1127
Ctrl

Н. К. Чуковский

О некоторой стилистической чужеродности правки К. И. Чуковского

Из письма к К. И. Чуковскому

1941, 4 февр.

Твое письмо [от 31 янв. 1941 г. (см. текст 570)] совсем расстроило нас. Действительно, очень жаль, что тебе приходится тратить столько сил и времени на правку наших переводов. Я уже думал об этом и раньше и всегда в глубине души удивлялся, зачем ты за это берешься.

Из создавшегося положения нужно найти выход и сделать выводы. Твои выписки из «Пестрой ленты» с несомненностью доказывают, что Марине рано заниматься переводом, потому что она недостаточно знает английский язык. Исправить я ее не могу, хотя хорошо знаю, что значит floor, и top-hat, и heart, и metropolis. Дело в том, что подобных элементарных ошибок у нее так много, что я, заметив одно, несомненно, не замечу другого. Дело в том еще, что я, видимо, при всем старании не умею исправлять чужие переводы: внимание мое всегда прежде устремляется на склад русской фразы (впрочем, и в этом отношении я, исправляя, не достигаю желаемых результатов). Марине нужно заняться английским языком, и тогда из нее будет переводчик.

Теперь о себе. Floor и door я спутать не могу, но competition [конкуренция] и competent [компетентный] я иногда смешать в состоянии. Стыдно сказать, английский язык и моя беда, хотя я занимаюсь им всю свою жизнь. Конечно, я знаю его гораздо лучше, чем Марина, и все же недостаточно хорошо. У меня, к сожалению, нет способностей к языкам. Тут уж ничего не поделаешь. Однако перевожу я уже 18 лет, перевел десятки книг, и никто никогда о моей работе ни слова дурного не сказал. Впрочем, быть может, аргумент это недостаточно убедительный.
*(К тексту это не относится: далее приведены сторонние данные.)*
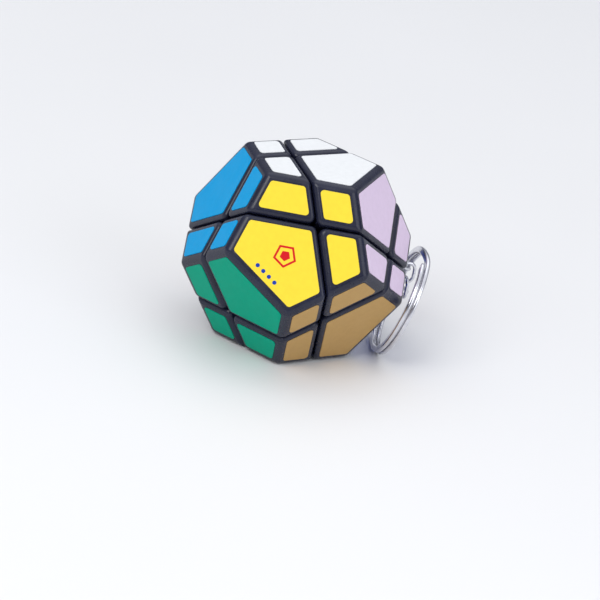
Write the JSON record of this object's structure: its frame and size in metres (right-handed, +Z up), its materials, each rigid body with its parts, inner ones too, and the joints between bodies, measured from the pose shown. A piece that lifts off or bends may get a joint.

Теперь о моих с тобой отношениях как с редактором. Ты сам понимаешь, что они очень трудны, потому что они перепутываются с отношениями родственными. Мы очень разные литераторы, каждый любит свое, отношение к стилю у нас различное. Я очень люблю тебя и твой стиль, и тем не менее всякий раз, когда в каком-нибудь своем переводе, отредактированном тобою и уже напечатанном, я встречаю твою фразу, она меня чуть-чуть коробит. (Конечно, это не относится к тем случаям, когда ты исправляешь фактические мои ошибки — за такие исправления я очень тебе благодарен.) Тут дело не в правоте или неправоте, а во вкусах, которых я победить не в состоянии. Впрочем, не думай, что я имею к тебе какие-нибудь претензии, — я никаких претензий не имею и охотно прячу свои вкусы в карман. И сознание того, что в нашей совместной работе я доставляю тебе неприятности, тяготит меня гораздо больше, чем тяготят меня неприятности, которые я испытываю при этом сам.

Теперь о «Янки». Не скрою, мне очень хочется перевести эту книгу. И я уверен, что я перевел бы ее лучше, чем все, кто переводили до меня. Помнишь, мы с тобой переводили «Принца и нищего»? Ты мне тогда не сделал почти никаких замечаний. Это внушило мне надежду, что мы вместе работать можем. Почему бы и в «Янки» не быть тому же самому? Ты мне предлагаешь Франковского. Ну что ж, если так надо, я не протестую. Мало ли кто меня ни редактировал. Если мой роман [«Лето», готовившийся к печати в «Звезде»] сейчас редактируют Кривошеева, Капица и Лесючевский [члены редколлегии «Звезды»], почему бы моих переводов не редактировать Франковскому. Без этого нельзя. Но, по правде сказать, я бы не струсил, если бы меня никто не редактировал. И был бы рад, если бы меня редактировал ты.

Письмо в ответ на письмо К. И. Чуковского от 31 янв. 1941 г. (см. текст 570).